Quando saiu do elevador devidamente fardado e avistou o ex-subordinado, o diretor de Saúde na Marinha, o vice-almirante Edson Baltar, não conseguiu disfarçar a surpresa, como se dissesse: “É você?”

A audiência foi a primeira do processo que a capitão, de 40 anos, move contra a Força à qual serviu desde os 15 anos. Em 2008, ao procurar seus comandantes e avisar que estava tomando hormônios femininos havia um ano, Bianca foi pivô de um escândalo de deixar o Almirante Tamandaré remexendo-se no túmulo. Em dois meses, foi reformada com vencimentos reduzidos. Às pressas. A Marinha a considerou capaz para trabalhar, mas incapaz para continuar em suas funções na Escola Naval. Nos tribunais, Bianca busca indenização e soldos integrais.

— A incapacidade de voltar à carreira militar é da Marinha em me receber e não minha de retornar — diz ela.

Olhares desconfiados

Na véspera da audiência, a ex-oficial entra num bar da Praia de São Francisco, em Niterói, senta-se numa das mesas em que o repórter a aguardava e pede um refrigerante light. O sol de fim de tarde ainda é forte e, ao rebater nas folhas das palmeiras, projeta no rosto de Bianca diferentes formas geométricas. Embora disfarcem, os garçons a observam desconfiados, a ponto de ela se incomodar. Quase vai tirar satisfações. Em vez disso, diz, num tom profético, como se desvendasse a mandala de luz em sua face:
—Tenho uma previsão: ainda vou ser muito feliz.

Até 2006, o conceito de felicidade era ser um bom marido, um pai atencioso e um comandante responsável pela formação de 500 aspirantes na Escola Naval. Mas, naquele ano, Bianca decidiu tornar público para os familiares uma situação que vinha se arrastando na clandestinidade. Algumas vezes acompanhada pela ex-mulher, o oficial já participava de concursos num badalado clube GLS. Foi Miss Gay 2006. A família ficou horrorizada. A mãe passou a tratá-la como uma “aberração”. Pressionada pelos parentes, a companheira — ciente há anos da situação — pediu a separação. Os militares só saberiam dois anos depois.
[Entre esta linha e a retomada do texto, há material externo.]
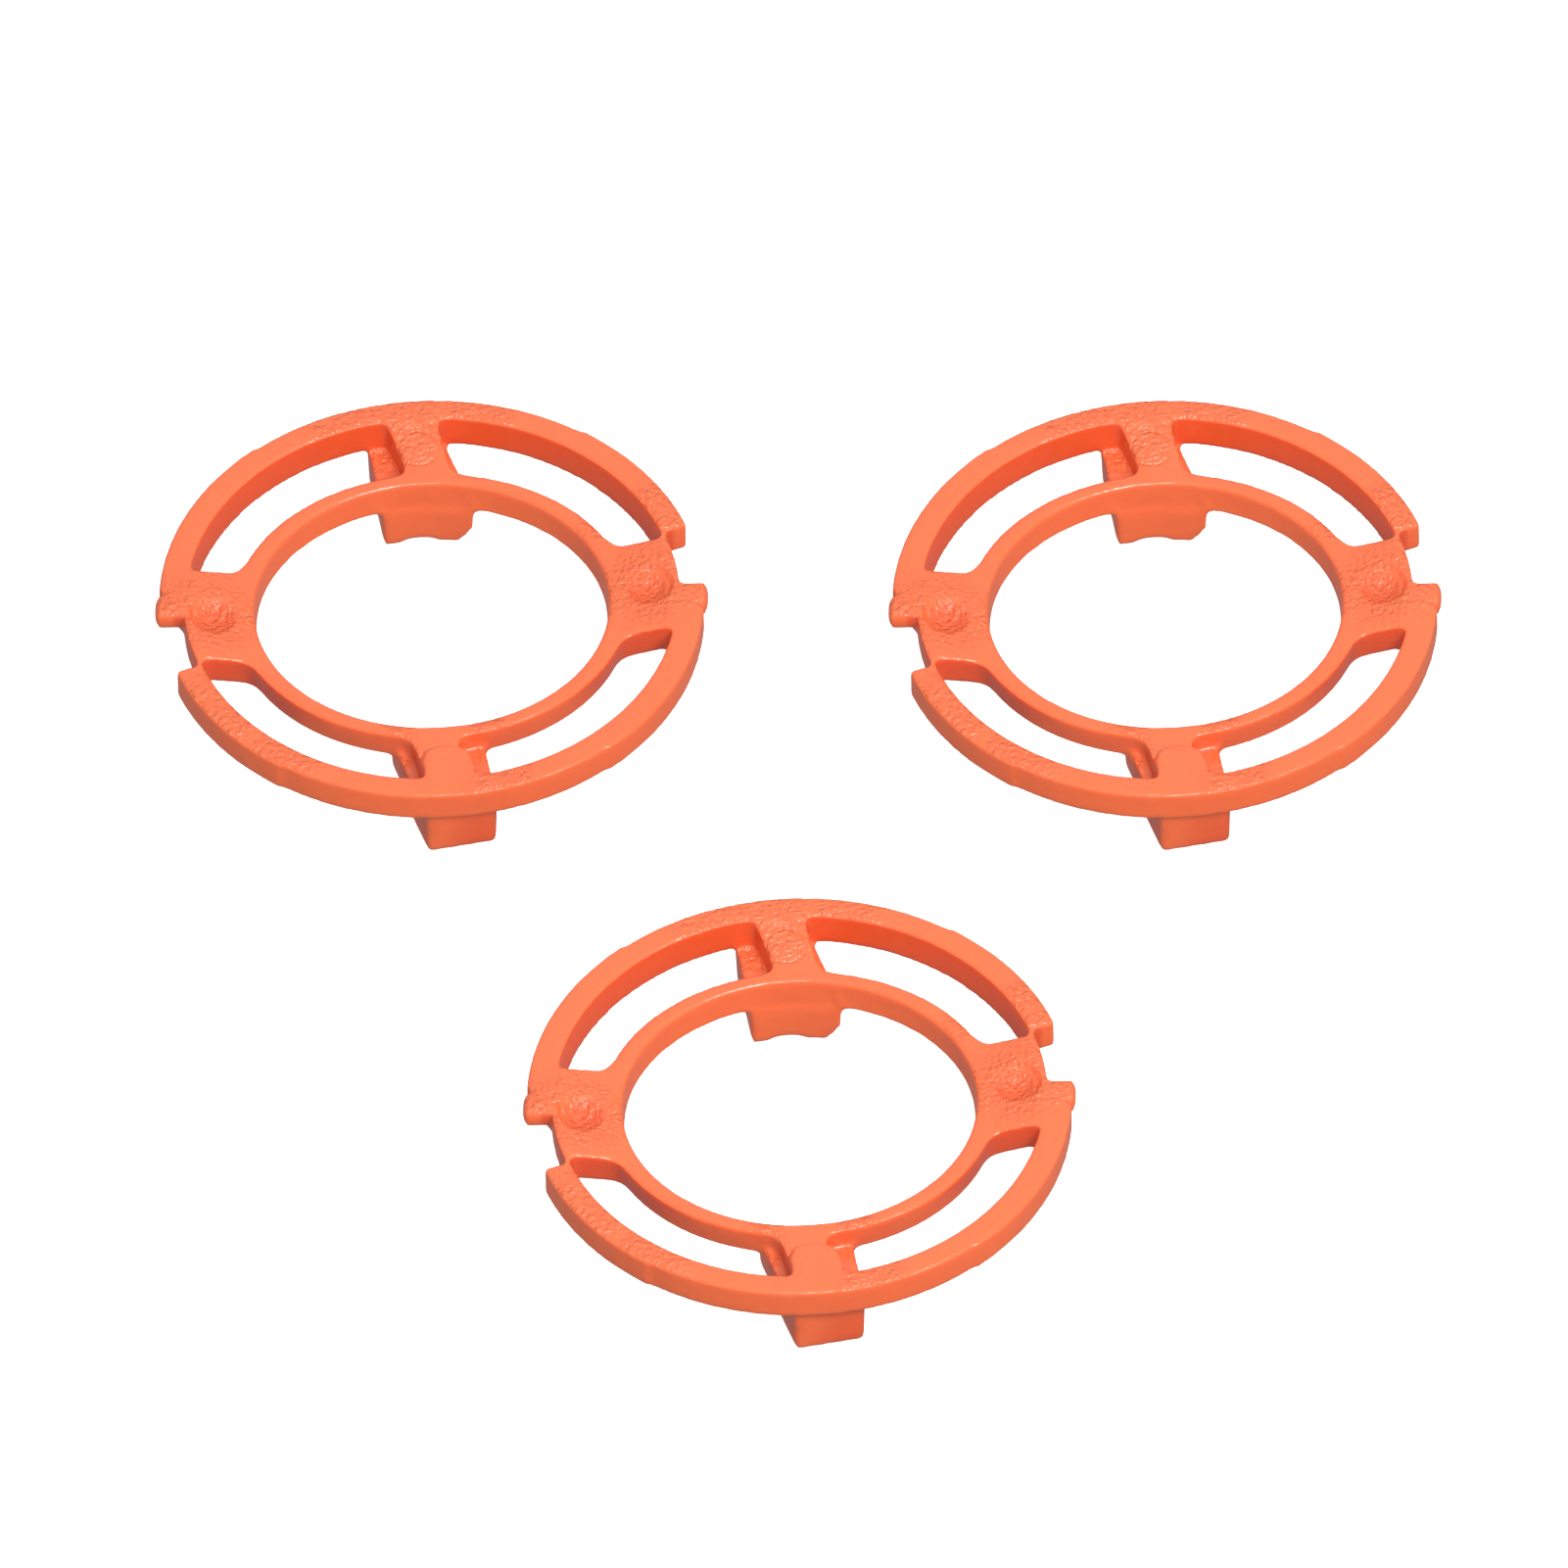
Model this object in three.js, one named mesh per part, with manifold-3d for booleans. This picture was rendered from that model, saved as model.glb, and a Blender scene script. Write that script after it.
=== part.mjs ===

A ex-mulher de Bianca tentou, então, impedir que ela visse o filho, de 7 anos. Alegou que o garoto poderia virar homossexual. Mas Bianca procurou a Justiça, e o juiz garantiu-lhe todos os diretos de “pai”. Em público, o menino a chama de mãe. Parece não jugá-la. E isso dá a certeza a Bianca de que, seja qual for a forma que ela tiver, o coração ainda continuará sendo o vértice de tudo.